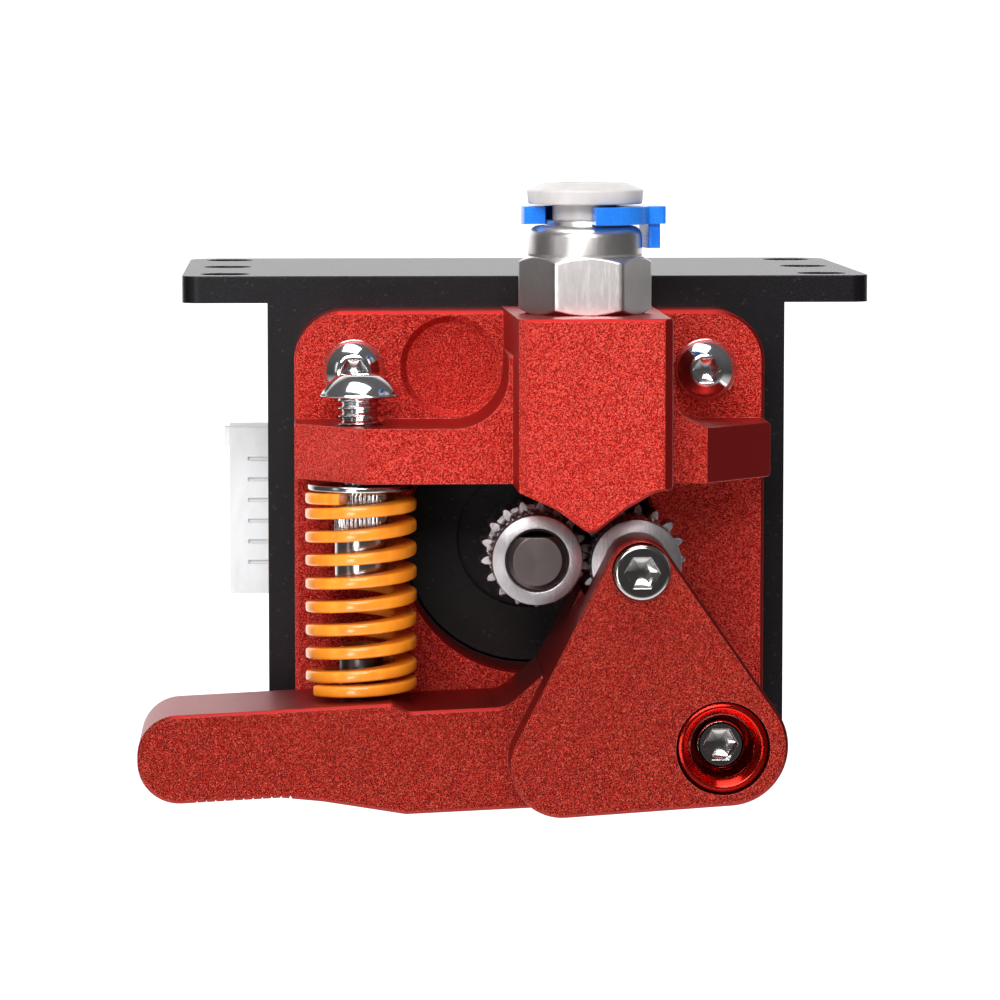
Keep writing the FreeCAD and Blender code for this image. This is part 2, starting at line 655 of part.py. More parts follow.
# ---- motor ----
def motor_outline():
    """Square with its corners cut, as (x, z, radius)."""
    near = MOTOR_HALF - MOTOR_CUT
    side = [(-near, -MOTOR_HALF), (near, -MOTOR_HALF)]
    points = []
    for _ in range(4):
        points += [(x, z, 0.6) for x, z in side]
        side = [(-z, x) for x, z in side]
    return points


def motor_front_cap():
    shape = chamfer_front(prism_y(motor_outline(), (MOTOR_Y, STACK_Y)), MOTOR_Y, 0.3)
    shape = shape.fuse(rod((0, 0), BOSS_R, (MOTOR_Y - 2, MOTOR_Y + 1)))
    shape = shape.cut(rod((0, 0), 17.5, (MOTOR_Y + 3.1, STACK_Y + 1)))
    shape = shape.fuse(rod((0, 0), 10.0, (MOTOR_Y + 2.6, MOTOR_Y + 6.6)))
    shape = shape.cut(rod((0, 0), 6.2, (MOTOR_Y - 3, MOTOR_Y - 1.2)))
    shape = shape.cut(rod((0, 0), 3.2, (MOTOR_Y - 3, MOTOR_Y + 3)))
    shape = shape.cut(rod((0, 0), 8.0, (MOTOR_Y + 1.2, STACK_Y)))
    for at in CORNERS:
        shape = shape.cut(rod(at, M3_R + 0.02, (MOTOR_Y - 1, FRONT_SCREW_END + 0.4)))
        shape = shape.cut(rod(at, M3_R + 0.02, (CASE_SCREW_START - 0.4, STACK_Y + 1)))
    return shape.removeSplitter()


def motor_stator():
    shape = prism_y(motor_outline(), (STACK_Y, REAR_Y)).cut(rod((0, 0), 17.0, (STACK_Y - 1, REAR_Y + 1)))
    stack = (STACK_Y, REAR_Y)
    shoes = rod((0, 0), 12.9, stack).cut(rod((0, 0), 11.3, (STACK_Y - 1, REAR_Y + 1)))
    opening = slab((10, 14), (STACK_Y - 1, REAR_Y + 1), (-1.1, 1.1))
    opening.rotate(vec(0, 0, 0), vec(0, 1, 0), 22.5)
    for gap in ring_of(opening, 8, (0, 0)):
        shoes = shoes.cut(gap)
    shape = shape.fuse(shoes)
    for pole in ring_of(slab((12.5, 17.3), stack, (-2.0, 2.0)), 8, (0, 0)):
        shape = shape.fuse(pole)
    for at in CORNERS:
        shape = shape.cut(rod(at, M3_CLEAR_R, (STACK_Y - 1, REAR_Y + 1)))
    return shape


def coil():
    """One winding, a frame round a pole."""
    outside = slab((13.3, 16.2), (STACK_Y - 2.2, REAR_Y + 2.2), (-4.5, 4.5))
    return outside.cut(slab((13, 17), (STACK_Y - 0.8, REAR_Y + 0.8), (-2.6, 2.6)))


def motor_windings():
    return Part.makeCompound(ring_of(coil(), 8, (0, 0)))


def motor_bobbins():
    """Insulating plates at both ends of the stack, with windows for the windings."""
    plates = []
    for y in ((STACK_Y - 0.8, STACK_Y), (REAR_Y, REAR_Y + 0.8)):
        plate = rod((0, 0), 16.95, y).cut(rod((0, 0), 12.9, (y[0] - 1, y[1] + 1)))
        for winding in ring_of(coil(), 8, (0, 0)):
            plate = plate.cut(winding)
        plates.append(plate)
    return Part.makeCompound(plates)


def motor_rear_cap():
    shape = prism_y(motor_outline(), (REAR_Y, MOTOR_END))
    shape = chamfer_front(shape, MOTOR_END, 0.5)
    shape = shape.cut(rod((0, 0), 17.5, (REAR_Y - 1, REAR_Y + 5)))
    shape = shape.fuse(rod((0, 0), 10.0, (REAR_Y + 1.5, REAR_Y + 5.5)))
    shape = shape.cut(rod((0, 0), 8.0, (REAR_Y, REAR_Y + 6.6)))
    shape = shape.cut(rod((0, 0), 3.2, (REAR_Y, MOTOR_END + 1)))
    for at in CORNERS:
        shape = shape.cut(rod(at, M3_CLEAR_R, (REAR_Y - 1, MOTOR_END + 1)))
        shape = shape.cut(rod(at, 3.0, (MOTOR_END - CASE_HEAD_SUNK, MOTOR_END + 1)))
    notch = slab((-MOTOR_HALF - 1, -16.5), (REAR_Y - 1, REAR_Y + 4.6), (-7.6, 6.7))
    return shape.cut(notch)


def motor_case_screws():
    bearing = MOTOR_END - CASE_HEAD_SUNK
    screw = cap_screw(M3_R, bearing - CASE_SCREW_START, 2.75, 2.8, 2.5)
    return Part.makeCompound([facing_back(screw, at, bearing) for at in CORNERS])


def motor_shaft():
    end = MOTOR_END - 0.6
    profile = [(0, SHAFT_FRONT, 0), (2.1, SHAFT_FRONT, 0), (SHAFT_R, SHAFT_FRONT + 0.4, 0),
               (SHAFT_R, end, 0.3), (0, end, 0)]
    flat = slab((-3, 3), (SHAFT_FRONT - 1, 1.5), (FLAT_Z, 4))
    return turned_y((0, 0), profile).cut(flat)


def rotor_cup(y):
    """A toothed rotor half."""
    count = 50
    quarter = math.pi / count / 2
    points = []
    for i in range(count):
        middle = 2 * math.pi * i / count
        points += [(10.45, middle - quarter), (11.0, middle - quarter), (11.0, middle + quarter),
                   (10.45, middle + quarter)]
    return star_y((0, 0), points, y).cut(rod((0, 0), SHAFT_R, (y[0] - 1, y[1] + 1)))


def rotor_cups():
    middle = (STACK_Y + REAR_Y) / 2
    return Part.makeCompound([rotor_cup((middle - 10, middle - 1)), rotor_cup((middle + 1, middle + 10))])


def rotor_magnet():
    middle = (STACK_Y + REAR_Y) / 2
    y = (middle - 1, middle + 1)
    return rod((0, 0), 9.5, y).cut(rod((0, 0), SHAFT_R, (y[0] - 1, y[1] + 1)))


BEARING_STARTS = (MOTOR_Y + 1.2, REAR_Y + 1.0)
BEARING_W = 5.0
BALL_PATH = 5.25


def bearing_ring(inner, outer, y):
    ring = rod((0, 0), outer, (y, y + BEARING_W)).cut(rod((0, 0), inner, (y - 1, y + BEARING_W + 1)))
    return ring.cut(Part.makeTorus(BALL_PATH, 1.2, vec(0, y + BEARING_W / 2, 0), vec(0, 1, 0)))


def bearing_outer_rings():
    return Part.makeCompound([bearing_ring(6.3, 8.0, y) for y in BEARING_STARTS])


def bearing_inner_rings():
    return Part.makeCompound([bearing_ring(SHAFT_R, 4.2, y) for y in BEARING_STARTS])


def bearing_balls():
    balls = []
    for y in BEARING_STARTS:
        ball = Part.makeSphere(1.15, vec(BALL_PATH, y + BEARING_W / 2, 0))
        balls += ring_of(ball, 8, (0, 0))
    return Part.makeCompound(balls)


def wave_washer():
    y = (REAR_Y + 6.05, REAR_Y + 6.5)
    return rod((0, 0), 7.8, y).cut(rod((0, 0), 5.6, (y[0] - 1, y[1] + 1)))


# ---- motor socket ----
SOCKET_X = (-27.0, -21.1)
SOCKET_Y = (38.9, 44.9)
SOCKET_Z = (-8.5, 7.6)
PIN_PITCH = 2.0
PIN_MIDDLE_Z = -0.45


def connector_housing():
    shape = slab(SOCKET_X, SOCKET_Y, SOCKET_Z)
    shape = shape.fuse(slab((SOCKET_X[1] - 1, -17.05), (REAR_Y + 0.1, SOCKET_Y[1]), (-7.5, 6.6)))
    shape = shape.fuse(slab((SOCKET_X[0] - 0.45, -24), (39.6, 40.6), (5.8, SOCKET_Z[1])))
    shape = shape.cut(slab((SOCKET_X[0] - 1, -22.4), (39.7, 44.1), (SOCKET_Z[0] + 0.9, SOCKET_Z[1] - 0.9)))
    for i in range(6):
        z = PIN_MIDDLE_Z + PIN_PITCH * (i - 2.5)
        shape = shape.cut(slab((-23.6, -15), (41.6, 42.2), (z - 0.3, z + 0.3)))
        shape = shape.cut(slab((-25.2, -22.0), (38.0, 39.25), (z - 0.18, z + 0.18)))
    return shape


def connector_pins():
    pins = []
    for i in range(6):
        z = PIN_MIDDLE_Z + PIN_PITCH * (i - 2.5)
        pins.append(slab((-26.2, -17.2), (41.65, 42.15), (z - 0.25, z + 0.25)))
    return Part.makeCompound(pins)


PIECES = (
    bracket, extruder_base, base_button_screws, base_flat_screw, lever_arm, spring_post,
    pivot_bushing, pivot_screw, idler_screw, idler_gear, idler_bearings, drive_gear,
    drive_gear_grub_screw, spring, adjust_screw, spring_seat, fitting_body, fitting_collar,
    fitting_grip_ring, fitting_oring, fitting_collet, fitting_clip, motor_front_cap,
    motor_stator, motor_windings, motor_bobbins, motor_rear_cap, motor_case_screws,
    motor_shaft, rotor_cups, rotor_magnet, bearing_outer_rings, bearing_inner_rings,
    bearing_balls, wave_washer, connector_housing, connector_pins,
)

for make in PIECES:
    save(make.__name__, make())
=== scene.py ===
"""The looks of a dual-gear filament extruder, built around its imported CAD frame."""

import math

import bpy
import numpy as np
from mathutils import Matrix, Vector


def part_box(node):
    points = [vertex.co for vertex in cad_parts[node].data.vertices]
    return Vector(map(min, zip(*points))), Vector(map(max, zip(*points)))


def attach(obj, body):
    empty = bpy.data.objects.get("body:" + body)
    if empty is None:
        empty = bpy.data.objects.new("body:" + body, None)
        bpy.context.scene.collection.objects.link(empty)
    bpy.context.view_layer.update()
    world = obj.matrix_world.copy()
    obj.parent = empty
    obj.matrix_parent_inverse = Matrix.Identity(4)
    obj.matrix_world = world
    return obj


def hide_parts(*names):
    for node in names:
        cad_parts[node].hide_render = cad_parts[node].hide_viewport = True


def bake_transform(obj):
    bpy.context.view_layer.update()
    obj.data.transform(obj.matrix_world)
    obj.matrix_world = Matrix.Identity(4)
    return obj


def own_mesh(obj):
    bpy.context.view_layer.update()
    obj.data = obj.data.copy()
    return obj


MM = 0.001
TURN = 2 * math.pi

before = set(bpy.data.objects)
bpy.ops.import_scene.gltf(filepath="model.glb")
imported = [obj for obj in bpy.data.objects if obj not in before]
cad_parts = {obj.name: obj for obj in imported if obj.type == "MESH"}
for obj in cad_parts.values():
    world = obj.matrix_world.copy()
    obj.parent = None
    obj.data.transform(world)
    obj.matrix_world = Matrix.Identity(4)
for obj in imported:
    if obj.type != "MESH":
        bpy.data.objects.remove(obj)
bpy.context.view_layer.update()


# ---- places, read from the frame ----
def span(node):
    """The low and high corner of a node, in millimetres."""
    low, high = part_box(node)
    return np.array(low) / MM, np.array(high) / MM


def middle(node):
    """The middle of a node's box, in millimetres."""
    low, high = span(node)
    return (low + high) / 2


PLATE = 6.0                    # thickness of the red plate
plate_back = span("extruder_base")[1][1]
SHAFT = np.array([middle("motor_stator")[0], plate_back - PLATE, middle("motor_stator")[2]])
IDLER = middle("idler_bearings")
PIVOT = middle("pivot_bushing")
FITTING = middle("fitting_collar")
SPRING = middle("spring")
SCREW_PITCH = 31.0             # between the motor's screws
corners = [SHAFT + (sx * SCREW_PITCH / 2, 0, sz * SCREW_PITCH / 2) for sx in (-1, 1) for sz in (-1, 1)]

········

PROBLEM REQUIREMENTS
In the listing above, locate the line containing "pins.append(slab((-26.2, -17.2), (41.65, 42.15), (z" and the line containing "obj.parent = empty". Transcribe those two lines and everything between them, exactly as written.

TASK RESULT
        pins.append(slab((-26.2, -17.2), (41.65, 42.15), (z - 0.25, z + 0.25)))
    return Part.makeCompound(pins)


PIECES = (
    bracket, extruder_base, base_button_screws, base_flat_screw, lever_arm, spring_post,
    pivot_bushing, pivot_screw, idler_screw, idler_gear, idler_bearings, drive_gear,
    drive_gear_grub_screw, spring, adjust_screw, spring_seat, fitting_body, fitting_collar,
    fitting_grip_ring, fitting_oring, fitting_collet, fitting_clip, motor_front_cap,
    motor_stator, motor_windings, motor_bobbins, motor_rear_cap, motor_case_screws,
    motor_shaft, rotor_cups, rotor_magnet, bearing_outer_rings, bearing_inner_rings,
    bearing_balls, wave_washer, connector_housing, connector_pins,
)

for make in PIECES:
    save(make.__name__, make())
=== scene.py ===
"""The looks of a dual-gear filament extruder, built around its imported CAD frame."""

import math

import bpy
import numpy as np
from mathutils import Matrix, Vector


def part_box(node):
    points = [vertex.co for vertex in cad_parts[node].data.vertices]
    return Vector(map(min, zip(*points))), Vector(map(max, zip(*points)))


def attach(obj, body):
    empty = bpy.data.objects.get("body:" + body)
    if empty is None:
        empty = bpy.data.objects.new("body:" + body, None)
        bpy.context.scene.collection.objects.link(empty)
    bpy.context.view_layer.update()
    world = obj.matrix_world.copy()
    obj.parent = empty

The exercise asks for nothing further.